This map shows the Seven Nations on the eve of the Seven Years' War. Native and French communities formed a patchwork along the St. Lawrence River. The French communities were a single political entity. The Native American communities each had its own government, connected with the French by geography and by formal and informal agreements. The majority of the residents in the four western towns were closely related to the Haudenosaunee of the Six Nations — mostly Mohawk (Kanesatake, Kahnawake, and Akwesasne) or Oneida, Onondaga and Cayuga (Oswegatchie). There were also Anishinaabe living at Kanesatake. The eastern towns were populated by the Abenaki (Odanak and Wôlinak in Bécancour) and the Wyandot (Jeune-Lorette, now Wendake).
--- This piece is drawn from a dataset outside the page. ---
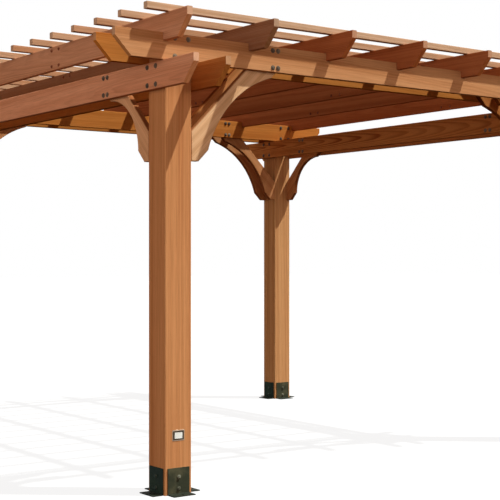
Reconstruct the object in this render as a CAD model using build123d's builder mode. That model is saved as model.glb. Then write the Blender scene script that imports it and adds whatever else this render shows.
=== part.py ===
"""A square garden pergola of sawn timber: four posts in steel bases, two crossing layers of twin
beams, knee braces, notched rafters and a deck of light battens.

Units are millimetres. Z is up, and the origin is on the ground at the centre of the four posts.
Beams of the lower layer run along Y, beams of the upper layer along X, rafters along Y and battens
along X. The front is -Y and the left is -X.
"""

import os
from math import sqrt

from build123d import *

os.makedirs("parts", exist_ok=True)

# Posts
post_side = 162
post_corner = 4
bay_x = 3048
bay_y = 3048
head_height = 2095

# Twin beams, two boards on edge that sandwich a row of posts
beam_thickness = 32
beam_height = 140
beam_overhang = 312
beam_nose = 42
lower_undercut = 92
upper_undercut = 95
board_arris = 2.5

# Rafters, notched over the upper beams
rafter_count = 7
rafter_thickness = 32
rafter_height = 140
rafter_overhang = 256
rafter_nose = 42
rafter_undercut = 92
notch_depth = 42
notch_clearance = 0.5

# Battens on the rafters
batten_count = 14
batten_width = 36
batten_height = 36
batten_setback = 168
batten_overhang = 128
batten_arris = 2

# Knee braces, boards at 45 degrees between the post and the beam
brace_thickness = 35
brace_width = 142
brace_drop = 366
brace_foot = 46
brace_chin = 62
lower_brace_hollow = 85
upper_brace_hollow = 76
lower_brace_lip = 12
upper_brace_lip = 29
brace_arris = 3

# Steel post bases
plate_thickness = 5
plate_width = 132
plate_height = 139
plate_foot = 64
plate_bend = 4
plate_bolt_heights = (32, 92)
plate_bolt_hole = 11
anchor_reach = 40
anchor_hole = 14

# Levels and lines that the pieces share
post_half = post_side / 2
post_rows_x = (-bay_x / 2, bay_x / 2)
post_rows_y = (-bay_y / 2, bay_y / 2)
upper_level = head_height + beam_height
post_top = upper_level + beam_height
rafter_level = post_top - notch_depth
batten_level = rafter_level + rafter_height
beam_offset = post_half + beam_thickness / 2
brace_offset = post_half - brace_thickness / 2
side_names = ("left", "right")
front_names = ("front", "back")
sides = (-1, 1)


def save(builder, label):
    """Name a finished piece and write it to its own file."""
    builder.part.label = label
    export_step(builder.part, f"parts/{label}.step")


def board_outline(length, height, nose, undercut):
    """Corners of a board on edge, seen from its side: the top is the longest line, and each end
    has a short upright nose with a slanting cut below it."""
    half = length / 2
    return [
        (-half, height),
        (-half, height - nose),
        (-half + undercut, 0),
        (half - undercut, 0),
        (half, height - nose),
        (half, height),
    ]


def plane_along_x(y, z):
    """An upright plane whose first direction is +X and second is +Z."""
    return Plane(origin=(0, y, z), x_dir=(1, 0, 0), z_dir=(0, -1, 0))


def plane_along_y(x, z):
    """An upright plane whose first direction is +Y and second is +Z."""
    return Plane(origin=(x, 0, z), x_dir=(0, 1, 0), z_dir=(1, 0, 0))


# Posts: one square timber each, from the ground to the top of the upper beams.
def build_post(x, y, label):
    with BuildPart() as post:
        with BuildSketch(Plane(origin=(x, y, 0))):
            Rectangle(post_side, post_side)
        extrude(amount=post_top)
        chamfer(post.edges().filter_by(Axis.Z), post_corner)
    save(post, label)


# Post bases: four bent plates that clasp the post, each with two bolt holes in its upright leg and
# one anchor hole in its foot. The plates stay clear of each other at the post's corners.
def build_base(x, y, label):
    with BuildPart() as base:
        for side in range(4):
            outward = Vector(1, 0, 0).rotate(Axis.Z, 90 * side)
            across = outward.rotate(Axis.Z, -90)
            with BuildSketch(Plane(origin=(x, y, 0), x_dir=outward, z_dir=across)) as profile:
                with BuildLine():
                    Polyline(
                        (post_half, 0),
                        (post_half + plate_foot, 0),
                        (post_half + plate_foot, plate_thickness),
                        (post_half + plate_thickness, plate_thickness),
                        (post_half + plate_thickness, plate_height),
                        (post_half, plate_height),
                        close=True,
                    )
                make_face()
                inside = (post_half + plate_thickness, plate_thickness)
                fillet(profile.vertices().sort_by_distance(inside)[0], plate_bend)
                outside = (post_half, 0)
                fillet(profile.vertices().sort_by_distance(outside)[0], plate_bend + plate_thickness)
            extrude(amount=plate_width / 2, both=True)
            with BuildSketch(Plane(origin=Vector(x, y, 0) + outward * post_half, x_dir=across, z_dir=outward)):
                with Locations(*[(0, height) for height in plate_bolt_heights]):
                    Circle(plate_bolt_hole / 2)
            extrude(amount=plate_thickness, mode=Mode.SUBTRACT)
        with BuildSketch(Plane(origin=(x, y, 0))):
            with PolarLocations(post_half + anchor_reach, 4):
                Circle(anchor_hole / 2)
        extrude(amount=plate_thickness, mode=Mode.SUBTRACT)
    save(base, label)


# Beams: plain boards on edge with undercut ends.
def build_beam(plane, length, undercut, label):
    with BuildPart() as beam:
        with BuildSketch(plane):
            with BuildLine():
                Polyline(*board_outline(length, beam_height, beam_nose, undercut), close=True)
            make_face()
        extrude(amount=beam_thickness / 2, both=True)
        chamfer(beam.edges().filter_by(Axis(plane.origin, plane.x_dir)), board_arris)
    save(beam, label)


# Knee braces: boards on edge, laid at 45 degrees, one on each of the given planes. The foot is level
# and bears on nothing, the back butts against the post, and the head runs up between the two boards
# of the beam. The lower edge is hollowed to an arc from the chin to a short lip under the beam.
def build_brace(planes, beam_bottom, beam_top, hollow, lip, label):
    foot_level = head_height - brace_drop
    foot_reach = post_half + brace_foot
    lower_line = foot_level - foot_reach
    upper_line = lower_line + brace_width * sqrt(2)
    chin = (foot_reach + brace_chin, foot_level + brace_chin)
    heel = (beam_bottom - lip - lower_line, beam_bottom - lip)
    with BuildPart() as brace:
        for plane in planes:
            with BuildSketch(plane):
                with BuildLine():
                    Polyline((foot_reach, foot_level), chin)
                    SagittaArc(chin, heel, hollow)
                    Polyline(
                        heel,
                        (beam_top - lower_line, beam_top),
                        (beam_top - upper_line, beam_top),
                        (post_half, post_half + upper_line),
                        (post_half, foot_level),
                        (foot_reach, foot_level),
                    )
                make_face()
            extrude(amount=brace_thickness / 2, both=True)
        cheeks = brace.faces().filter_by(Axis(planes[0].origin, planes[0].z_dir))
        chamfer(cheeks.edges(), brace_arris)
    save(brace, label)


# Rafters: boards on edge with undercut tails, notched down over the four upper boards.
def build_rafter(x, label):
    plane = plane_along_y(x, rafter_level)
    length = bay_y + post_side + 2 * rafter_overhang
    notch_centres = [row + side * beam_offset for row in post_rows_y for side in sides]
    with BuildPart() as rafter:
        with BuildSketch(plane):
            with BuildLine():
                Polyline(*board_outline(length, rafter_height, rafter_nose, rafter_undercut), close=True)
            make_face()
        extrude(amount=rafter_thickness / 2, both=True)
        chamfer(rafter.edges().filter_by(Axis.Y), board_arris)
        with BuildSketch(plane):
            with Locations(*[(centre, notch_depth / 2) for centre in notch_centres]):
                Rectangle(beam_thickness + 2 * notch_clearance, notch_depth)
        extrude(amount=rafter_thickness / 2, both=True, mode=Mode.SUBTRACT)
    save(rafter, label)


# Battens: light square strips across all the rafters.
def build_batten(y, label):
    length = bay_x + post_side + 2 * (beam_thickness + batten_overhang)
    with BuildPart() as batten:
        with BuildSketch(plane_along_x(y, batten_level)):
            with Locations((0, batten_height / 2)):
                Rectangle(length, batten_height)
        extrude(amount=batten_width / 2, both=True)
        chamfer(batten.edges().filter_by(Axis.X), batten_arris)
    save(batten, label)


# At each post the long brace is a pair of boards in line with the post's front and back faces. The
# short brace is a single board in line with the face on the outside of the pergola.
for row_x, side_name, inward_x in zip(post_rows_x, side_names, (1, -1)):
    for row_y, front_name, inward_y in zip(post_rows_y, front_names, (1, -1)):
        corner = f"{front_name}_{side_name}"
        build_post(row_x, row_y, f"post_{corner}")
        build_base(row_x, row_y, f"base_{corner}")
        long_planes = [
            Plane(
                origin=(row_x, row_y + side * brace_offset, 0),
                x_dir=(inward_x, 0, 0),
                z_dir=(0, -inward_x, 0),
            )
            for side in sides
        ]
        label = f"long_brace_{corner}"
        build_brace(long_planes, upper_level, post_top, upper_brace_hollow, upper_brace_lip, label)
        short_plane = Plane(
            origin=(row_x - inward_x * brace_offset, row_y, 0),
            x_dir=(0, inward_y, 0),
            z_dir=(inward_y, 0, 0),
        )
        label = f"short_brace_{corner}"
        build_brace([short_plane], head_height, upper_level, lower_brace_hollow, lower_brace_lip, label)

lower_length = bay_y + post_side + 2 * beam_overhang
upper_length = bay_x + post_side + 2 * beam_overhang
for row_x, side_name in zip(post_rows_x, side_names):
    for side, side_of_post in zip(sides, ("a", "b")):
        plane = plane_along_y(row_x + side * beam_offset, head_height)
        build_beam(plane, lower_length, lower_undercut, f"lower_beam_{side_name}_{side_of_post}")
for row_y, front_name in zip(post_rows_y, front_names):
    for side, side_of_post in zip(sides, ("a", "b")):
        plane = plane_along_x(row_y + side * beam_offset, upper_level)
        build_beam(plane, upper_length, upper_undercut, f"upper_beam_{front_name}_{side_of_post}")

# The outer rafters stand against the posts' outer faces, and the others are spaced evenly between.
outer_rafter = bay_x / 2 + post_half + rafter_thickness / 2
rafter_pitch = 2 * outer_rafter / (rafter_count - 1)
for index in range(rafter_count):
    build_rafter(-outer_rafter + index * rafter_pitch, f"rafter_{index + 1}")

outer_batten = bay_y / 2 + post_half + rafter_overhang - batten_setback - batten_width / 2
batten_pitch = 2 * outer_batten / (batten_count - 1)
for index in range(batten_count):
    build_batten(-outer_batten + index * batten_pitch, f"batten_{index + 1:02d}")
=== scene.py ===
import math
import random

import bmesh
import bpy
from mathutils import Euler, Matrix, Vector


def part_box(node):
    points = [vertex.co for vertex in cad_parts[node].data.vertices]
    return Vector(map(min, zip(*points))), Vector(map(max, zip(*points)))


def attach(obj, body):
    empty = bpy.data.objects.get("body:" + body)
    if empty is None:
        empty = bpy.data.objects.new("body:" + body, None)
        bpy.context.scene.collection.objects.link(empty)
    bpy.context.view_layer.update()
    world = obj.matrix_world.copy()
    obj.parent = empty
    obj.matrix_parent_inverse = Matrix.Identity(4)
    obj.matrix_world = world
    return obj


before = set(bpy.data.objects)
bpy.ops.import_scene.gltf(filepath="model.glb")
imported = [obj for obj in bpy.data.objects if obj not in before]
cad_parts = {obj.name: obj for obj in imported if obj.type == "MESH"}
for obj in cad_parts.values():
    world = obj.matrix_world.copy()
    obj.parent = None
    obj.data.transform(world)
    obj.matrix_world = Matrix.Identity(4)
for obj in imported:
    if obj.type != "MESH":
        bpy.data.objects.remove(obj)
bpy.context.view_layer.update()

# ---- Steel post bases ------------------------------------------------------------------------
# Four plates clasp the foot of each post, and a level flange of each rests on the ground. They are folded
# from 5 mm steel and painted near black. The paint has dulled to a green-grey, and the sides turned left and
# right are painted darker and bluer as painted shade.

corners = [f"{row}_{side}" for row in ("front", "back") for side in ("left", "right")]


def add_node(tree, kind, inputs=None, **settings):
    """A new node of a tree. An input given another node's socket is linked to it."""
    node = tree.nodes.new(kind)
    for name, value in settings.items():
        setattr(node, name, value)
    for name, value in (inputs or {}).items():
        if isinstance(value, bpy.types.NodeSocket):
            tree.links.new(value, node.inputs[name])
        else:
            node.inputs[name].default_value = value
    return node


def new_material(name):
    """An empty node material, and its tree with the output and one principled shader."""
    material = bpy.data.materials.new(name)
    material.use_nodes = True
    tree = material.node_tree
    tree.nodes.clear()
    shader = add_node(tree, "ShaderNodeBsdfPrincipled")
    add_node(tree, "ShaderNodeOutputMaterial", {"Surface": shader.outputs["BSDF"]})
    return material, tree, shader


def noise(tree, place, scale, detail=2.0, roughness=0.5):
    """Smooth noise over a place, as a value from 0 to 1 about one half."""
    return add_node(
        tree, "ShaderNodeTexNoise",
        {"Vector": place, "Scale": scale, "Detail": detail, "Roughness": roughness},
    ).outputs["Fac"]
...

A main unifying concern was the relentless encroachment of European-British settlement in New England and New York that had already driven many of them from their ancestral homes.

==Politics==
When the Seven Nations saw that the French were going to be defeated by the British in the Seven Years' War, they made a treaty of peace with the British, known as the Treaty of Kahnawake (1760). By this, the Seven Nations negotiated free access between Canada and New York, to maintain their important fur trade between Montreal and Albany, New York.

In the 1783 Treaty of Paris following the American Revolutionary War, the British Crown ceded all its territories south of the Great Lakes to the United States (US). As the treaty made no mention of Britian's Native American allies, the US had to negotiate separate peace agreements with each of the nations. The important issues to be settled included not only peace, but also the ownership of vast tracts of land which the United States considered to be under its control by the British cession. By 1789, US officials realized that, in the words of Henry Knox, the Secretary of War, "the Indians are especially tenacious of their lands, and generally do not relinquish their right, excepting on the principle of a specific consideration, expressly given for the purchase of the same." After the United States and the Seven Nations signed a treaty in 1797, its legitimacy was challenged by other Native Americans on the grounds that the signatories were unauthorized to cede land.
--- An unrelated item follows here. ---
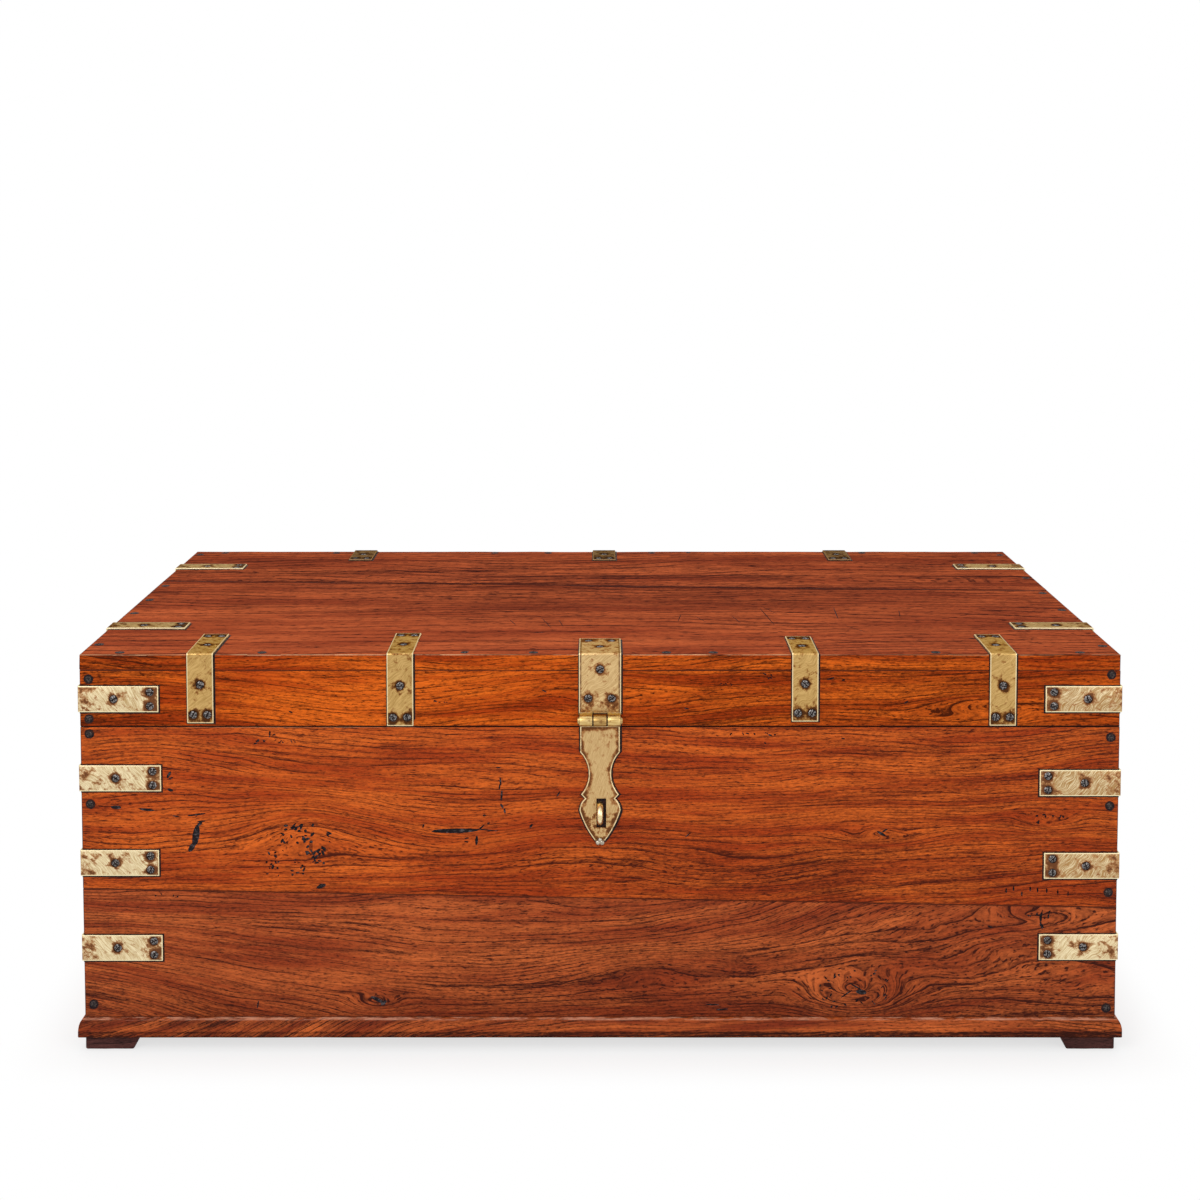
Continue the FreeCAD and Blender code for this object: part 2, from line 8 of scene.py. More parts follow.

The challenge has continued to this day. In relation to another treaty signed in 1836, federal courts in the United States have ruled that they will not go behind a treaty "to inquire whether or not an Indian tribe was properly represented by its head men, nor determine whether a treaty has been procured by duress or fraud, and declare it inoperative for that reason." The land claim and treaty issues remain controversial.